### EXERCISE PROMPT
Output every entry exactly, from the first line to the last.

Object data in JSON

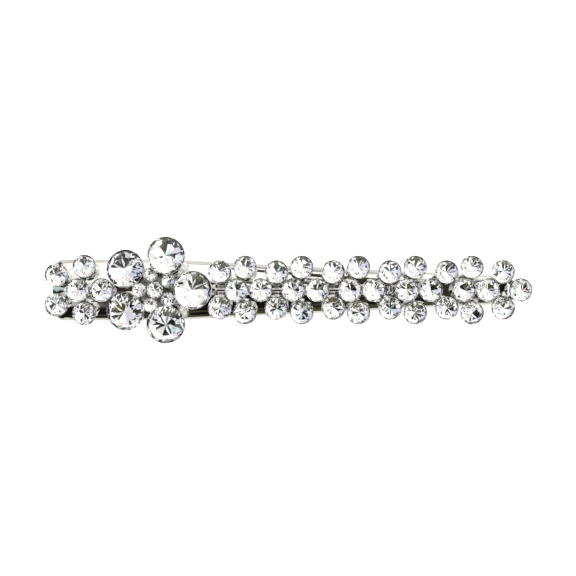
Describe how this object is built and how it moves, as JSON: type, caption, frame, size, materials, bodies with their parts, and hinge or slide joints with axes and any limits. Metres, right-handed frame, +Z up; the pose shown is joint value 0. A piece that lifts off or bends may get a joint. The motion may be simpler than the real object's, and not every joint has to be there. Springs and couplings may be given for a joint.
{
  "type": "rhinestone hair clip",
  "caption": "Long spring hair clip with two hinged jaws, its upper jaw covered by a tapering band of round stones in cups and a raised five-petal stone flower.",
  "frame": {"origin": "centre of the bounding box on the surface that the clip rests on", "axes": "+X from the lever end to the nose, +Y to the left, +Z up, stones upward; the clip stands on its lever's foot and its nose's foot, so the upper jaw slopes down towards the nose by 5.64 degrees"},
  "size_m": [0.0826, 0.0182, 0.0142],
  "materials": {
    "nickel_plate": "bright nickel-plated stamped steel",
    "setting_metal": "bright rhodium-plated cups and lattice",
    "crystal": "clear faceted crystal, foil-backed",
    "spring_steel": "drawn spring wire",
    "pin_steel": "turned steel rivet"
  },
  "bodies": {
    "upper": {"upper_jaw": "nickel_plate", "hinge_pin": "pin_steel", "torsion_spring": "spring_steel", "band_lattice": "setting_metal", "rear_lattice": "setting_metal", "flower_base": "setting_metal", "petal_cup_1": "setting_metal", "petal_cup_2": "setting_metal", "petal_cup_3": "setting_metal", "petal_cup_4": "setting_metal", "petal_cup_5": "setting_metal", "accent_cup_1": "setting_metal", "accent_cup_2": "setting_metal", "accent_cup_3": "setting_metal", "accent_cup_4": "setting_metal", "accent_cup_5": "setting_metal", "centre_cup": "setting_metal", "rear_cups": "setting_metal", "band_1_cups": "setting_metal", "band_2_cups": "setting_metal", "band_3_cups": "setting_metal", "band_4_cups": "setting_metal", "band_5_cups": "setting_metal", "tip_cups": "setting_metal", "petal_stone_1": "crystal", "petal_stone_2": "crystal", "petal_stone_3": "crystal", "petal_stone_4": "crystal", "petal_stone_5": "crystal", "accent_stone_1": "crystal", "accent_stone_2": "crystal", "accent_stone_3": "crystal", "accent_stone_4": "crystal", "accent_stone_5": "crystal", "centre_stone": "crystal", "rear_middle_stones": "crystal", "rear_left_stones": "crystal", "rear_right_stones": "crystal", "band_1_middle_stones": "crystal", "band_1_left_stones": "crystal", "band_1_right_stones": "crystal", "band_2_middle_stones": "crystal", "band_2_left_stones": "crystal", "band_2_right_stones": "crystal", "band_3_middle_stones": "crystal", "band_3_left_stones": "crystal", "band_3_right_stones": "crystal", "band_4_middle_stones": "crystal", "band_4_left_stones": "crystal", "band_4_right_stones": "crystal", "band_5_middle_stones": "crystal", "band_5_left_stones": "crystal", "band_5_right_stones": "crystal", "tip_middle_stones": "crystal", "tip_left_stones": "crystal", "tip_right_stones": "crystal"},
    "lower": {"lower_jaw": "nickel_plate"}
  },
  "joints": [
    {"name": "jaw_hinge", "type": "hinge", "parent": "lower", "child": "upper", "pos_m": [-0.0234, 0, 0.00574], "axis": [0, -1, 0], "range_deg": [0, 24], "stiffness_Nm_per_rad": 0.15, "springref_deg": -28.65, "deforming": ["torsion_spring"]}
  ]
}
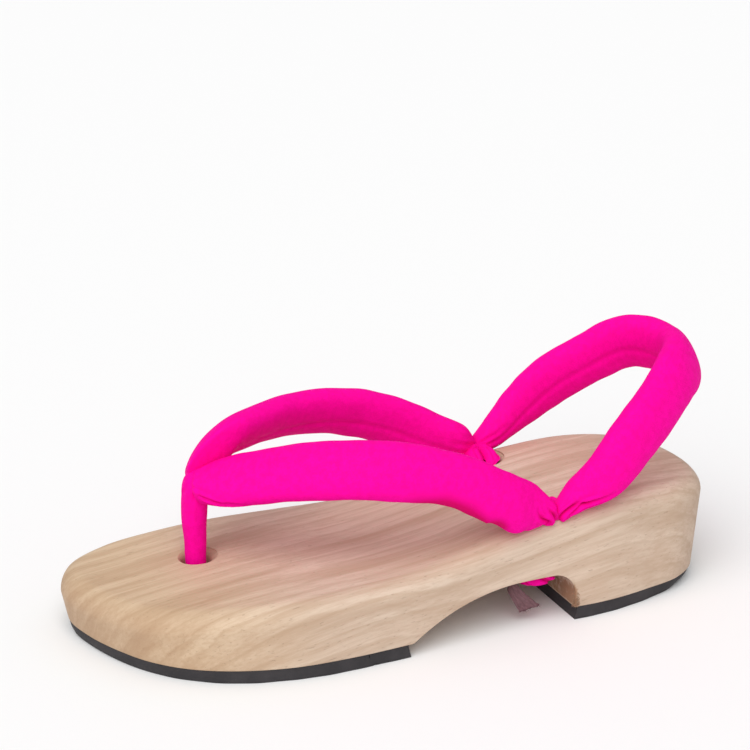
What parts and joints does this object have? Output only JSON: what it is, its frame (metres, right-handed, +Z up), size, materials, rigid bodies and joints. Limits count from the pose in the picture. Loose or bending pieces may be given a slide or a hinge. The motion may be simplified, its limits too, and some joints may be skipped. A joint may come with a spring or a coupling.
{
  "type": "geta sandal",
  "caption": "Left wooden sandal with a raised heel, arch and rubber treads, a padded thong strap on a toe loop, and a padded strap round the heel.",
  "frame": {"origin": "on the floor, under the middle of the sandal's bounding box", "axes": "+Y from toe to heel, +X to the outer (lateral) side of the left foot, +Z up"},
  "size_m": [0.094, 0.245, 0.0967],
  "materials": {
    "wood": "satin",
    "rubber": "matte",
    "strap_fabric": "matte",
    "tie_cord": "matte"
  },
  "bodies": {
    "root": {"wood_base": "wood", "front_tread": "rubber", "heel_tread": "rubber", "thong_strap": "strap_fabric", "heel_strap": "strap_fabric", "front_knot": "strap_fabric", "rear_knot_lateral": "strap_fabric", "rear_knot_medial": "strap_fabric", "tie_cord_lateral": "tie_cord", "tie_cord_medial": "tie_cord"}
  },
  "joints": []
}
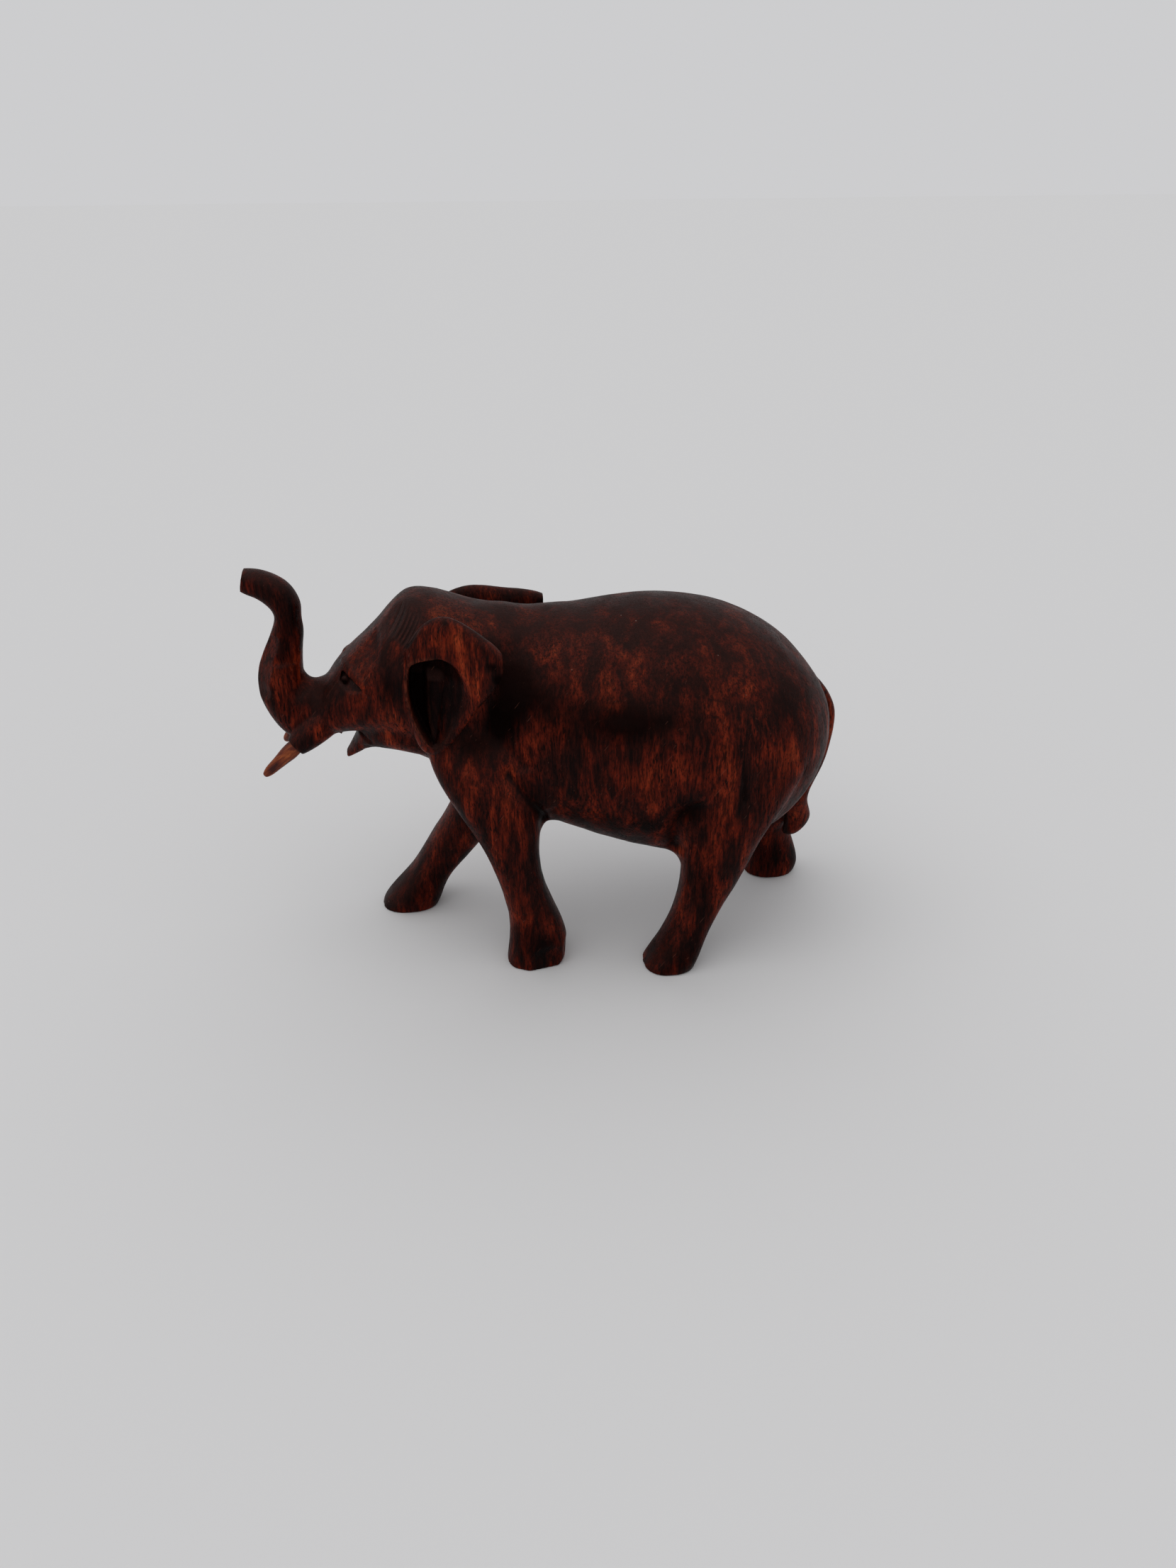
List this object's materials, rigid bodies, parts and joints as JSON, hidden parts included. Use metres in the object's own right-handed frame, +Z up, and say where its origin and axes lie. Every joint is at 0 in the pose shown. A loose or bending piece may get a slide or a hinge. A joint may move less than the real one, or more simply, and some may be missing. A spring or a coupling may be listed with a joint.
{
  "type": "carved wooden elephant",
  "caption": "Hand-carved dark hardwood elephant, walking with its trunk raised, with two small pegged tusks of paler wood.",
  "frame": {"origin": "on the ground, below the middle of the body", "axes": "+Z up, the head towards -X, the elephant's left side towards -Y"},
  "size_m": [0.1101, 0.0423, 0.0796],
  "materials": {
    "stained_hardwood": "hand-carved, dark red-brown stain, satin wax",
    "pale_wood": "whittled, unstained, satin"
  },
  "bodies": {
    "root": {"carved_body": "stained_hardwood", "left_tusk": "pale_wood", "right_tusk": "pale_wood"}
  },
  "joints": []
}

### SOLUTION FOR THIS PROBLEM
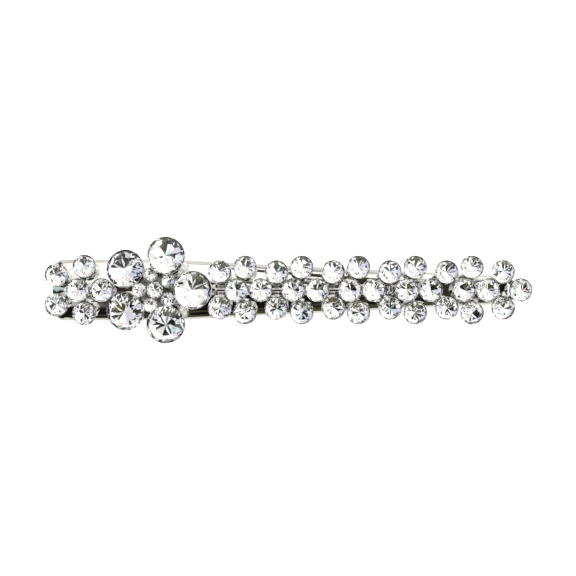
Describe how this object is built and how it moves, as JSON: type, caption, frame, size, materials, bodies with their parts, and hinge or slide joints with axes and any limits. Metres, right-handed frame, +Z up; the pose shown is joint value 0. A piece that lifts off or bends may get a joint. The motion may be simpler than the real object's, and not every joint has to be there. Springs and couplings may be given for a joint.
{
  "type": "rhinestone hair clip",
  "caption": "Long spring hair clip with two hinged jaws, its upper jaw covered by a tapering band of round stones in cups and a raised five-petal stone flower.",
  "frame": {"origin": "centre of the bounding box on the surface that the clip rests on", "axes": "+X from the lever end to the nose, +Y to the left, +Z up, stones upward; the clip stands on its lever's foot and its nose's foot, so the upper jaw slopes down towards the nose by 5.64 degrees"},
  "size_m": [0.0826, 0.0182, 0.0142],
  "materials": {
    "nickel_plate": "bright nickel-plated stamped steel",
    "setting_metal": "bright rhodium-plated cups and lattice",
    "crystal": "clear faceted crystal, foil-backed",
    "spring_steel": "drawn spring wire",
    "pin_steel": "turned steel rivet"
  },
  "bodies": {
    "upper": {"upper_jaw": "nickel_plate", "hinge_pin": "pin_steel", "torsion_spring": "spring_steel", "band_lattice": "setting_metal", "rear_lattice": "setting_metal", "flower_base": "setting_metal", "petal_cup_1": "setting_metal", "petal_cup_2": "setting_metal", "petal_cup_3": "setting_metal", "petal_cup_4": "setting_metal", "petal_cup_5": "setting_metal", "accent_cup_1": "setting_metal", "accent_cup_2": "setting_metal", "accent_cup_3": "setting_metal", "accent_cup_4": "setting_metal", "accent_cup_5": "setting_metal", "centre_cup": "setting_metal", "rear_cups": "setting_metal", "band_1_cups": "setting_metal", "band_2_cups": "setting_metal", "band_3_cups": "setting_metal", "band_4_cups": "setting_metal", "band_5_cups": "setting_metal", "tip_cups": "setting_metal", "petal_stone_1": "crystal", "petal_stone_2": "crystal", "petal_stone_3": "crystal", "petal_stone_4": "crystal", "petal_stone_5": "crystal", "accent_stone_1": "crystal", "accent_stone_2": "crystal", "accent_stone_3": "crystal", "accent_stone_4": "crystal", "accent_stone_5": "crystal", "centre_stone": "crystal", "rear_middle_stones": "crystal", "rear_left_stones": "crystal", "rear_right_stones": "crystal", "band_1_middle_stones": "crystal", "band_1_left_stones": "crystal", "band_1_right_stones": "crystal", "band_2_middle_stones": "crystal", "band_2_left_stones": "crystal", "band_2_right_stones": "crystal", "band_3_middle_stones": "crystal", "band_3_left_stones": "crystal", "band_3_right_stones": "crystal", "band_4_middle_stones": "crystal", "band_4_left_stones": "crystal", "band_4_right_stones": "crystal", "band_5_middle_stones": "crystal", "band_5_left_stones": "crystal", "band_5_right_stones": "crystal", "tip_middle_stones": "crystal", "tip_left_stones": "crystal", "tip_right_stones": "crystal"},
    "lower": {"lower_jaw": "nickel_plate"}
  },
  "joints": [
    {"name": "jaw_hinge", "type": "hinge", "parent": "lower", "child": "upper", "pos_m": [-0.0234, 0, 0.00574], "axis": [0, -1, 0], "range_deg": [0, 24], "stiffness_Nm_per_rad": 0.15, "springref_deg": -28.65, "deforming": ["torsion_spring"]}
  ]
}
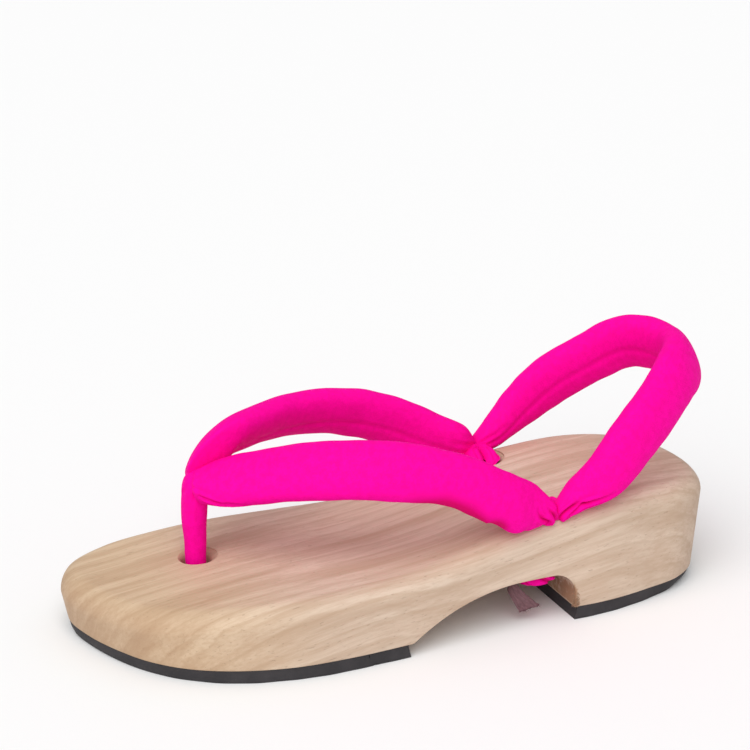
What parts and joints does this object have? Output only JSON: what it is, its frame (metres, right-handed, +Z up), size, materials, rigid bodies and joints. Limits count from the pose in the picture. Loose or bending pieces may be given a slide or a hinge. The motion may be simplified, its limits too, and some joints may be skipped. A joint may come with a spring or a coupling.
{
  "type": "geta sandal",
  "caption": "Left wooden sandal with a raised heel, arch and rubber treads, a padded thong strap on a toe loop, and a padded strap round the heel.",
  "frame": {"origin": "on the floor, under the middle of the sandal's bounding box", "axes": "+Y from toe to heel, +X to the outer (lateral) side of the left foot, +Z up"},
  "size_m": [0.094, 0.245, 0.0967],
  "materials": {
    "wood": "satin",
    "rubber": "matte",
    "strap_fabric": "matte",
    "tie_cord": "matte"
  },
  "bodies": {
    "root": {"wood_base": "wood", "front_tread": "rubber", "heel_tread": "rubber", "thong_strap": "strap_fabric", "heel_strap": "strap_fabric", "front_knot": "strap_fabric", "rear_knot_lateral": "strap_fabric", "rear_knot_medial": "strap_fabric", "tie_cord_lateral": "tie_cord", "tie_cord_medial": "tie_cord"}
  },
  "joints": []
}
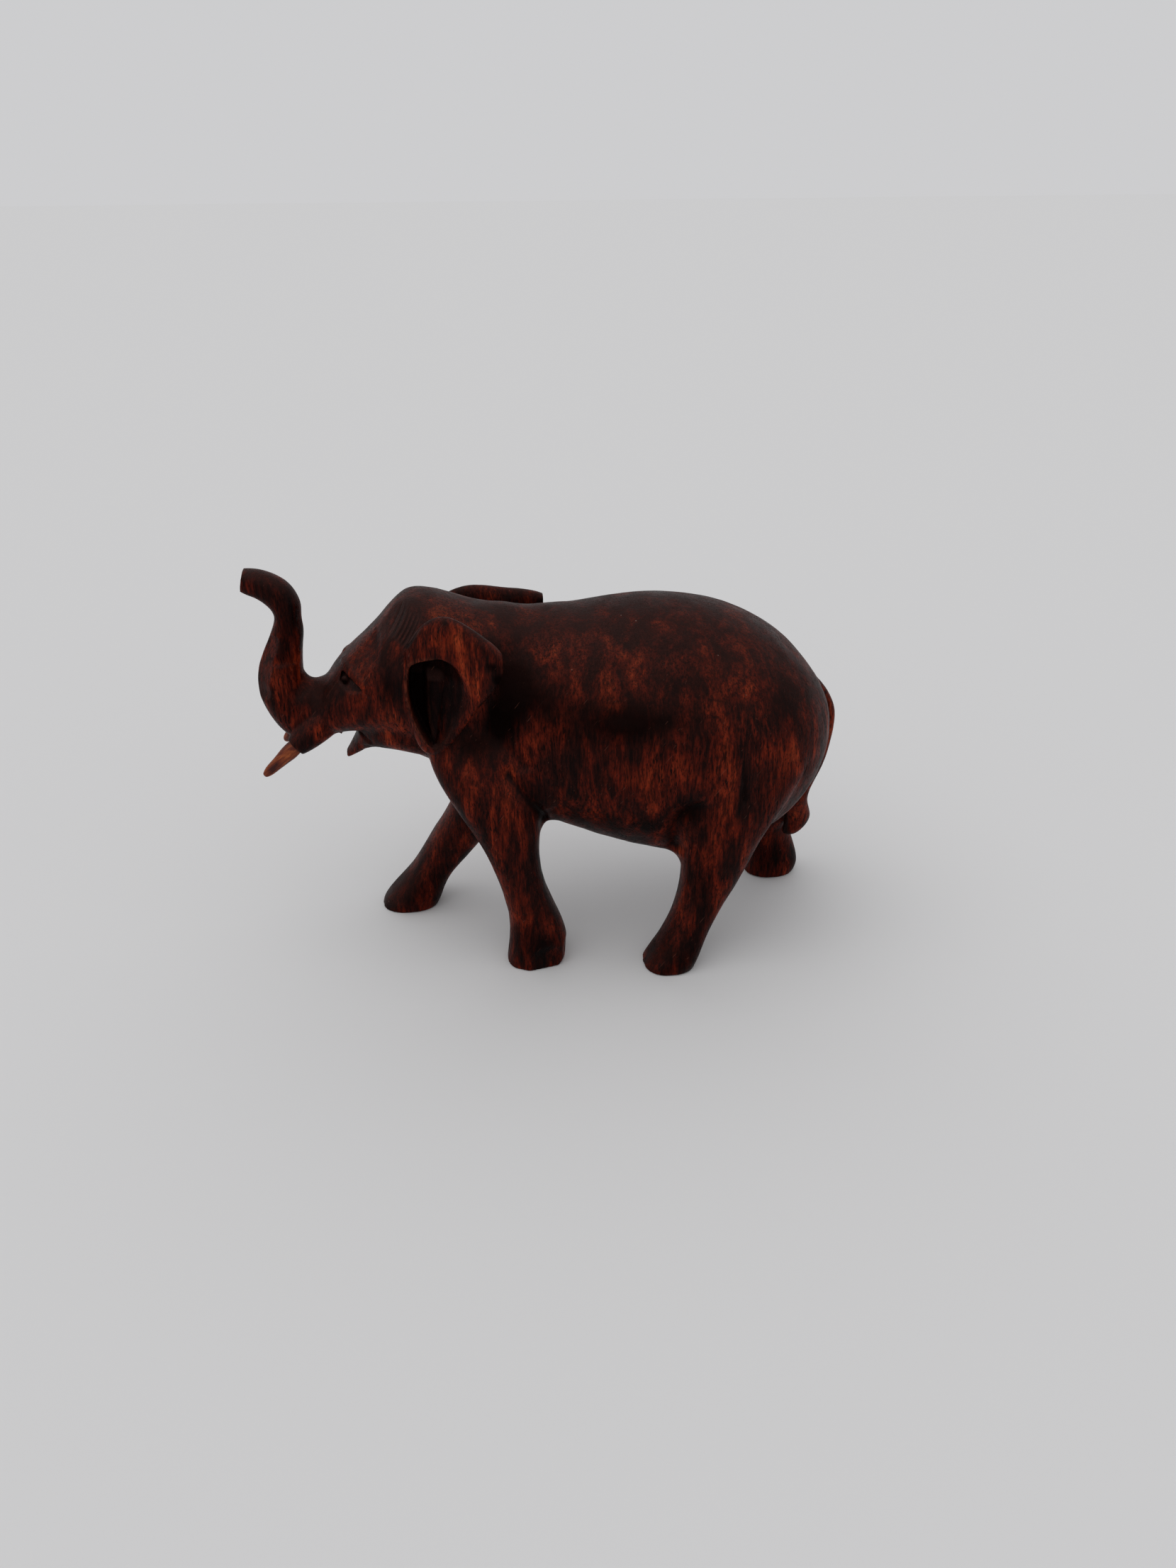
List this object's materials, rigid bodies, parts and joints as JSON, hidden parts included. Use metres in the object's own right-handed frame, +Z up, and say where its origin and axes lie. Every joint is at 0 in the pose shown. A loose or bending piece may get a slide or a hinge. A joint may move less than the real one, or more simply, and some may be missing. A spring or a coupling may be listed with a joint.
{
  "type": "carved wooden elephant",
  "caption": "Hand-carved dark hardwood elephant, walking with its trunk raised, with two small pegged tusks of paler wood.",
  "frame": {"origin": "on the ground, below the middle of the body", "axes": "+Z up, the head towards -X, the elephant's left side towards -Y"},
  "size_m": [0.1101, 0.0423, 0.0796],
  "materials": {
    "stained_hardwood": "hand-carved, dark red-brown stain, satin wax",
    "pale_wood": "whittled, unstained, satin"
  },
  "bodies": {
    "root": {"carved_body": "stained_hardwood", "left_tusk": "pale_wood", "right_tusk": "pale_wood"}
  },
  "joints": []
}